Phoar-ed Mustang

PHOAR-EDMUSTANG

In issue #07 of Tool Torque we had a quick look at the next Sidchrome project car, a fairly run-down 1969 Mach 1 Ford Mustang. Have a good, long look at it now.

Just to recap, the car was found in a barn in San Francisco, where it’d been sitting for 20 years or so so it was a little short of ‘showroom’ condition. On the bright side, the 351 Windsor motor and FMX transmission had matching numbers, and that’s always encouraging. The Mustang didn’t look immaculate, but it didn’t look a wreck, either.
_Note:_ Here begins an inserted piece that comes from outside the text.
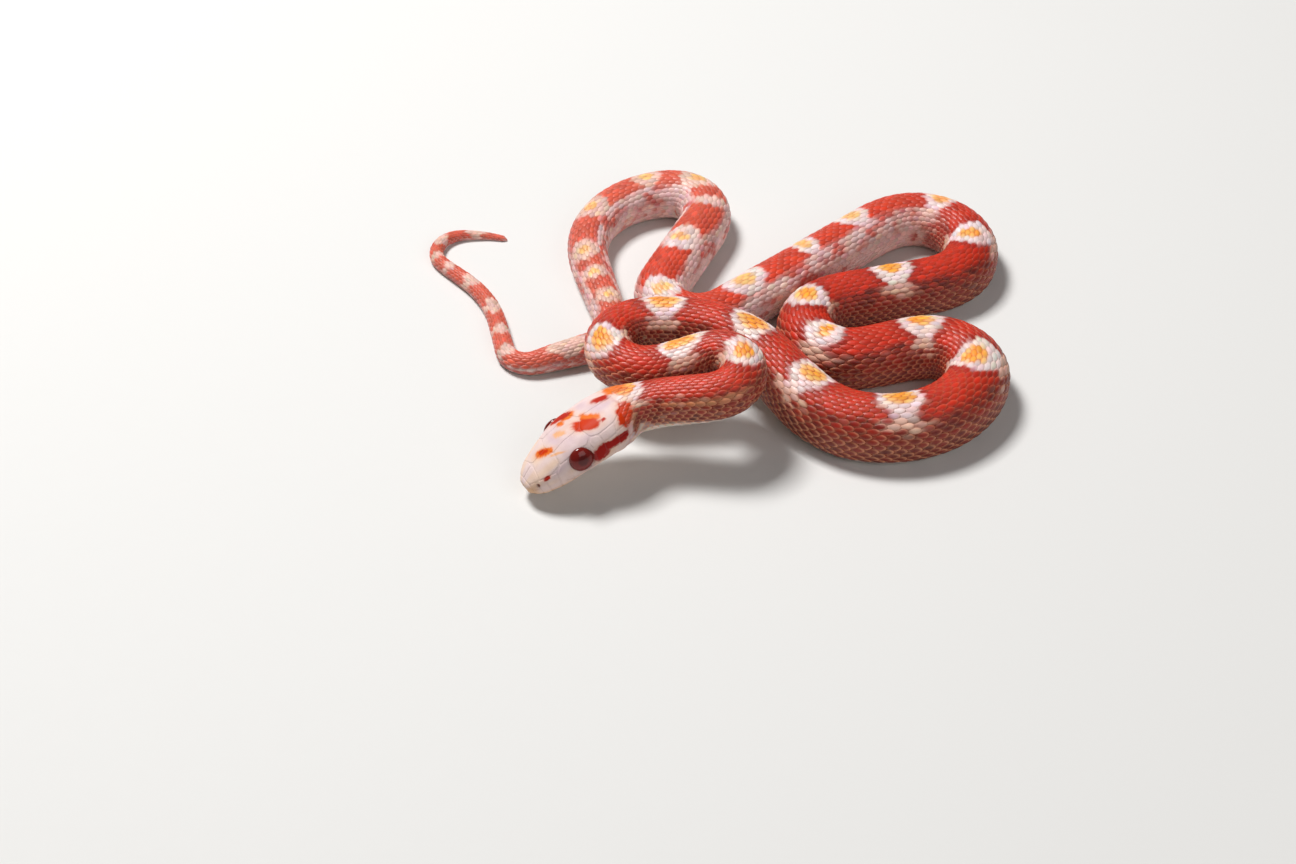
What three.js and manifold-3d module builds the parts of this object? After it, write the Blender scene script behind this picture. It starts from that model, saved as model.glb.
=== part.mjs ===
// A young corn snake at life size, lying still in loose coils with its mouth shut.
// Millimetres, +Z up. The belly lies on Z = 0 and the origin is under the middle of the coils.
// The snout points to -X and -Y. Every length of the body is a closed solid of its own,
// parted from the next by a thin cut.

import * as THREE from 'three';
import { mergeVertices } from 'three/addons/utils/BufferGeometryUtils.js';
import Module from 'manifold-3d';

const wasm = await Module();
wasm.setup();

// The course of the body, measured along the back from the snout tip.
// A bend turns the body to its left by `turn` degrees, spread over `over` mm round `at`.
const BODY_LENGTH = 303;
const SNOUT = { x: -20.6, y: -26.4, heading: 30 };
const BENDS = [
  { name: 'nape', at: 15, over: 7, turn: -31 },
  { name: 'neck hairpin', at: 28.5, over: 15, turn: 190 },
  { name: 'front coil', at: 47, over: 17, turn: -174 },
  { name: 'front coil runs out', at: 61.5, over: 22, turn: -67 },
  { name: 'lower loop begins', at: 87, over: 27, turn: 110 },
  { name: 'lower loop closes', at: 108, over: 23, turn: 208 },
  { name: 'inner hairpin', at: 122, over: 27, turn: -250 },
  { name: 'upper loop', at: 156.5, over: 28, turn: 205 },
  { name: 'bend under the coil', at: 198.5, over: 15, turn: -155 },
  { name: 'rear ring begins', at: 221, over: 12, turn: 79 },
  { name: 'rear ring closes', at: 231.5, over: 31, turn: 140 },
  { name: 'vent', at: 257.5, over: 6, turn: -85 },
  { name: 'tail bend', at: 269.2, over: 6, turn: -98 },
  { name: 'tail bows', at: 281.5, over: 11, turn: 31 },
  { name: 'tail curls', at: 294, over: 10, turn: -131 },
  { name: 'tail tip', at: 300.5, over: 4, turn: -16 },
];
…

It was shipped to Australia and Sidchrome enlisted the help of the guys at Team 18 – the same guys responsible for the maintaining and tuning the number 18 V8 Supercar driven by Lee Holdsworth – to handle the rebuild and sharpening up of this iconic muscle car. The Team 18 guys delivered.

Hard drive

Charlie Schwerkolt, owner of the Team 18 Supercar operation, put Mark Grange in charge of the project and assigned two mechanics and a hoist from the race team to work full-time on the Mustang. Blast-N-Peen in Keysborough, Victoria, bead-blasted the body before Personal Panel Service cleaned up any rust and made sure the body panels were all in perfect shape in readiness for paint by JRT Truck Refinishers – the same outfit that paints the Team 18 Supercars. While that was going on, the motor was on the bench at Saliba Engine Services, where Charlie Saliba himself saw to forged pistons, alloy heads and a roller camshaft, and generally bringing everything up to spec. The final result was a powerplant offering 407hp at 5900rpm and a stonking 427ft-lbs of torque at 3900rpm.

Sounds good

With serious performance on offer from the rebuilt motor and a classy presentation from the refurbed body, everything else had to meet the new standard. It proved no problem for a collection of great professionals. Harrop Engineering slipped in a set of Forgeline Wheels and Harrop multi-piston brakes, and Road Race Science (RRS) fitted fully adjustable, coilover suspension – and a rack-and-pinion power-steering conversion, all of which made a drastic improvement in the car’s handling, ride and performance. With the mechanics of the car absolutely top notch, the Australian VW Performance Centre custom fitted an interior that brings tears to the eyes for its sheer beauty and respect for the era. As a final, finishing touch, Clarion designed, fabricated and fitted a custom-built audio system that’s performance matches up with everything else on the car.

Finished Product

The Sidchrome Project Car initiative has been a huge success right from the start, but this latest build may just be the best yet. It probably depends on where your tastes lie. The Kombi is a vastly different proposition to this Mustang of course, and so was the Cobra we saw in issue #04, but they’re all end-of-the-world, cut-no-corners builds. What else would we expect from a company like Sidchrome?